# Sigs and southpaws



## Mike75093 (Apr 5, 2009)

I'm a noob looking to purchase my first handgun.

I have gone to my local range and taken a beginner class where they allowed us to shoot a number of guns. I shot the best with the Sig p226 but those guns don't seem to be too friendly for southpaws.

Any other leftys out there who use sigs? How do you deal with the decocker and slide release on the left side of the gun? As best I can tell they do not make an ambi or LH version.

TIA


----------



## DevilsJohnson (Oct 21, 2007)

I own two of them. It takes a little getting used to but being left handed I've been adapting to a right handed world all my life. It's just another thing to get used to is all. I love both my Sigs. (226 9mm & 229 .40s&w) and would not trade them for anything. And I'm mainly a 1911 guy! 

With some time invested in training with the weapon you can use it as good as anyone else right handed or not.:smt023


----------



## Todd (Jul 3, 2006)

Welcome to the forum!

If you haven't already done so, please take a few minutes to familiarize yourself with the  Forum Guidelines

I don't have anything to add to what was already said, just wanted to say hi (and move this thread to the Sig section).


----------



## Tuefelhunden (Nov 20, 2006)

I am also a lefty and second what DJ said. I have a P220 and P228. Only real disadvantage I have is locking the slide back I typically switch hands. Can be done over top of the side with your right hand simultaneously racking back the slide but it's awkward for me. Other functions such as mag release and decocker are easy one handed index or middle finger operation. It is definately a Righty world but if Sigs are what you want as a lefty you can adapt to it pretty easily. You did well test firing a number of handguns first and then identifying the one that you shot the best. That is most important.

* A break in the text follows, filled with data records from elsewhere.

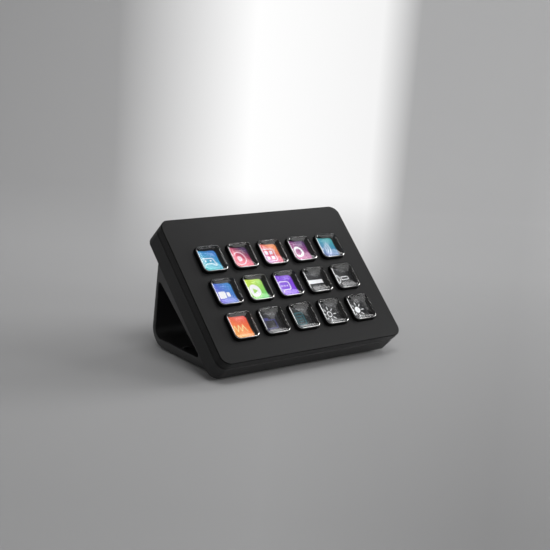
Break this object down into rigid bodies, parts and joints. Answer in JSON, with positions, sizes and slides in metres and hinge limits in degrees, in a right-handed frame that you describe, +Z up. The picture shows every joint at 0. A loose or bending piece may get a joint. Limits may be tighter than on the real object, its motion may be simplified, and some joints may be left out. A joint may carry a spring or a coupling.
{
  "type": "key pad",
  "caption": "Slanted desk key pad: a grid of clear push keys over one display, a lift-off faceplate and a triangular stand that the pad unhooks from.",
  "frame": {"origin": "on the table, midway across and midway between the face's front edge and the stand's heel", "axes": "+Z up, +X across the pad to its right, the face looking towards -Y and up"},
  "size_m": [0.118, 0.0726, 0.0686],
  "materials": {
    "stand_plastic": "fine-grained moulded black",
    "foot_rubber": "dull grey-black rubber",
    "case_plastic": "fine-grained moulded black",
    "frame_plastic": "dull black",
    "faceplate_plastic": "satin black, very fine grain",
    "mat_rubber": "black silicone",
    "contact_film": "printed black film",
    "display_glass": "dark polished glass over lit pictures",
    "tray_metal": "plain pressed sheet",
    "ribbon_film": "amber film",
    "board_laminate": "solder mask over laminate",
    "chip_plastic": "moulded epoxy",
    "socket_steel": "drawn steel",
    "tongue_plastic": "black",
    "screw_steel": "blackened steel",
    "clear_key": "clear polished acrylic, dished top"
  },
  "bodies": {
    "stand": {"stand_shell": "stand_plastic", "front_foot": "foot_rubber", "rear_foot": "foot_rubber"},
    "pad": {"rear_case": "case_plastic", "key_frame": "frame_plastic", "dome_mat": "mat_rubber", "contact_film": "contact_film", "display_glass": "display_glass", "display_tray": "tray_metal", "display_ribbon": "ribbon_film", "main_board": "board_laminate", "board_parts": "chip_plastic", "socket_shell": "socket_steel", "socket_tongue": "tongue_plastic", "case_screws": "screw_steel", "board_screws": "screw_steel"},
    "faceplate": {"faceplate": "faceplate_plastic"},
    "key_row1_col1": {"key_cap_row1_col1": "clear_key"},
    "key_row1_col2": {"key_cap_row1_col2": "clear_key"},
    "key_row1_col3": {"key_cap_row1_col3": "clear_key"},
    "key_row1_col4": {"key_cap_row1_col4": "clear_key"},
    "key_row1_col5": {"key_cap_row1_col5": "clear_key"},
    "key_row2_col1": {"key_cap_row2_col1": "clear_key"},
    "key_row2_col2": {"key_cap_row2_col2": "clear_key"},
    "key_row2_col3": {"key_cap_row2_col3": "clear_key"},
    "key_row2_col4": {"key_cap_row2_col4": "clear_key"},
    "key_row2_col5": {"key_cap_row2_col5": "clear_key"},
    "key_row3_col1": {"key_cap_row3_col1": "clear_key"},
    "key_row3_col2": {"key_cap_row3_col2": "clear_key"},
    "key_row3_col3": {"key_cap_row3_col3": "clear_key"},
    "key_row3_col4": {"key_cap_row3_col4": "clear_key"},
    "key_row3_col5": {"key_cap_row3_col5": "clear_key"}
  },
  "joints": [
    {"name": "pad_lift", "type": "slide", "parent": "stand", "child": "pad", "axis": [0, 0.7314, 0.682], "range_m": [0, 0.007]},
    {"name": "faceplate_lift", "type": "slide", "parent": "pad", "child": "faceplate", "axis": [0, -0.682, 0.7314], "range_m": [0, 0.012]},
    {"name": "press_row1_col1", "type": "slide", "parent": "pad", "child": "key_row1_col1", "axis": [0, 0.682, -0.7314], "range_m": [0, 0.001], "stiffness_N_per_m": 300, "springref_m": -0.0005, "deforming": ["dome_mat"]},
    {"name": "press_row1_col2", "type": "slide", "parent": "pad", "child": "key_row1_col2", "axis": [0, 0.682, -0.7314], "range_m": [0, 0.001], "stiffness_N_per_m": 300, "springref_m": -0.0005, "deforming": ["dome_mat"]},
    {"name": "press_row1_col3", "type": "slide", "parent": "pad", "child": "key_row1_col3", "axis": [0, 0.682, -0.7314], "range_m": [0, 0.001], "stiffness_N_per_m": 300, "springref_m": -0.0005, "deforming": ["dome_mat"]},
    {"name": "press_row1_col4", "type": "slide", "parent": "pad", "child": "key_row1_col4", "axis": [0, 0.682, -0.7314], "range_m": [0, 0.001], "stiffness_N_per_m": 300, "springref_m": -0.0005, "deforming": ["dome_mat"]},
    {"name": "press_row1_col5", "type": "slide", "parent": "pad", "child": "key_row1_col5", "axis": [0, 0.682, -0.7314], "range_m": [0, 0.001], "stiffness_N_per_m": 300, "springref_m": -0.0005, "deforming": ["dome_mat"]},
    {"name": "press_row2_col1", "type": "slide", "parent": "pad", "child": "key_row2_col1", "axis": [0, 0.682, -0.7314], "range_m": [0, 0.001], "stiffness_N_per_m": 300, "springref_m": -0.0005, "deforming": ["dome_mat"]},
    {"name": "press_row2_col2", "type": "slide", "parent": "pad", "child": "key_row2_col2", "axis": [0, 0.682, -0.7314], "range_m": [0, 0.001], "stiffness_N_per_m": 300, "springref_m": -0.0005, "deforming": ["dome_mat"]},
    {"name": "press_row2_col3", "type": "slide", "parent": "pad", "child": "key_row2_col3", "axis": [0, 0.682, -0.7314], "range_m": [0, 0.001], "stiffness_N_per_m": 300, "springref_m": -0.0005, "deforming": ["dome_mat"]},
    {"name": "press_row2_col4", "type": "slide", "parent": "pad", "child": "key_row2_col4", "axis": [0, 0.682, -0.7314], "range_m": [0, 0.001], "stiffness_N_per_m": 300, "springref_m": -0.0005, "deforming": ["dome_mat"]},
    {"name": "press_row2_col5", "type": "slide", "parent": "pad", "child": "key_row2_col5", "axis": [0, 0.682, -0.7314], "range_m": [0, 0.001], "stiffness_N_per_m": 300, "springref_m": -0.0005, "deforming": ["dome_mat"]},
    {"name": "press_row3_col1", "type": "slide", "parent": "pad", "child": "key_row3_col1", "axis": [0, 0.682, -0.7314], "range_m": [0, 0.001], "stiffness_N_per_m": 300, "springref_m": -0.0005, "deforming": ["dome_mat"]},
    {"name": "press_row3_col2", "type": "slide", "parent": "pad", "child": "key_row3_col2", "axis": [0, 0.682, -0.7314], "range_m": [0, 0.001], "stiffness_N_per_m": 300, "springref_m": -0.0005, "deforming": ["dome_mat"]},
    {"name": "press_row3_col3", "type": "slide", "parent": "pad", "child": "key_row3_col3", "axis": [0, 0.682, -0.7314], "range_m": [0, 0.001], "stiffness_N_per_m": 300, "springref_m": -0.0005, "deforming": ["dome_mat"]},
    {"name": "press_row3_col4", "type": "slide", "parent": "pad", "child": "key_row3_col4", "axis": [0, 0.682, -0.7314], "range_m": [0, 0.001], "stiffness_N_per_m": 300, "springref_m": -0.0005, "deforming": ["dome_mat"]},
    {"name": "press_row3_col5", "type": "slide", "parent": "pad", "child": "key_row3_col5", "axis": [0, 0.682, -0.7314], "range_m": [0, 0.001], "stiffness_N_per_m": 300, "springref_m": -0.0005, "deforming": ["dome_mat"]}
  ]
}
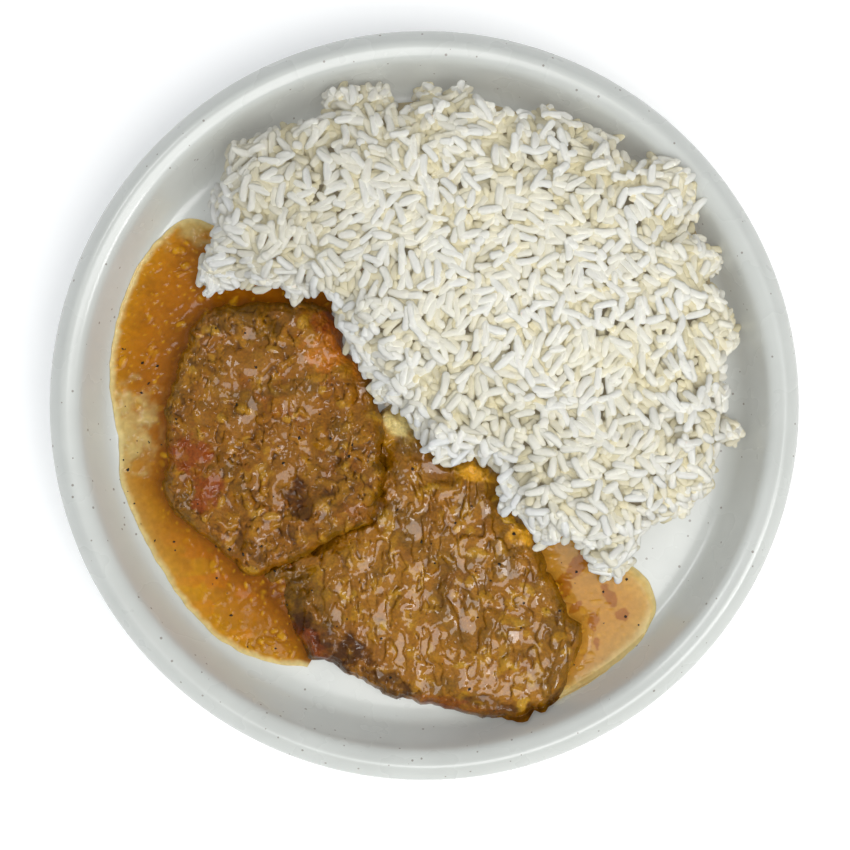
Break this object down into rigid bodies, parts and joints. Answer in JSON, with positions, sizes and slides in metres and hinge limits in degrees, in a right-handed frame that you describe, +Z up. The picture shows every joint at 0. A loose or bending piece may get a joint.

Doesn't mean there are not others you would also do well with but out of that sampling you got an opportunity to try you found a good fit for you and as luck would have it Sigs are top shelf for quality and dependability. Welcome to the forum and to shooting.


----------



## literaltrance (Dec 24, 2008)

I'm also a lefty. I operate Sig's decocker with the trigger finger. I don't bother with slide release levers on any of the firearms I own; I've learned to use them in terms of maintenance, inspection, and competition, but not practical use.


----------



## johnr (Jun 13, 2008)

have you had a chance to check out the FNP? the decocker is ambi, and the mag release is an easy switch that doesn't necessarily require a gunsmith.

YMMV

JOhn


----------



## gnet158 (Feb 5, 2009)

Another South Paw will chim in.

I own a 226 .40 cal and my biggest problem slide release. I have stop, look at my right hand and "will" my thumb to pull hard enough on the slide release. But the more I shoot the more I build up strengh in my right thumb and it should get easier in time. Too bad Sig doesn't make Lefties, but we're use to that.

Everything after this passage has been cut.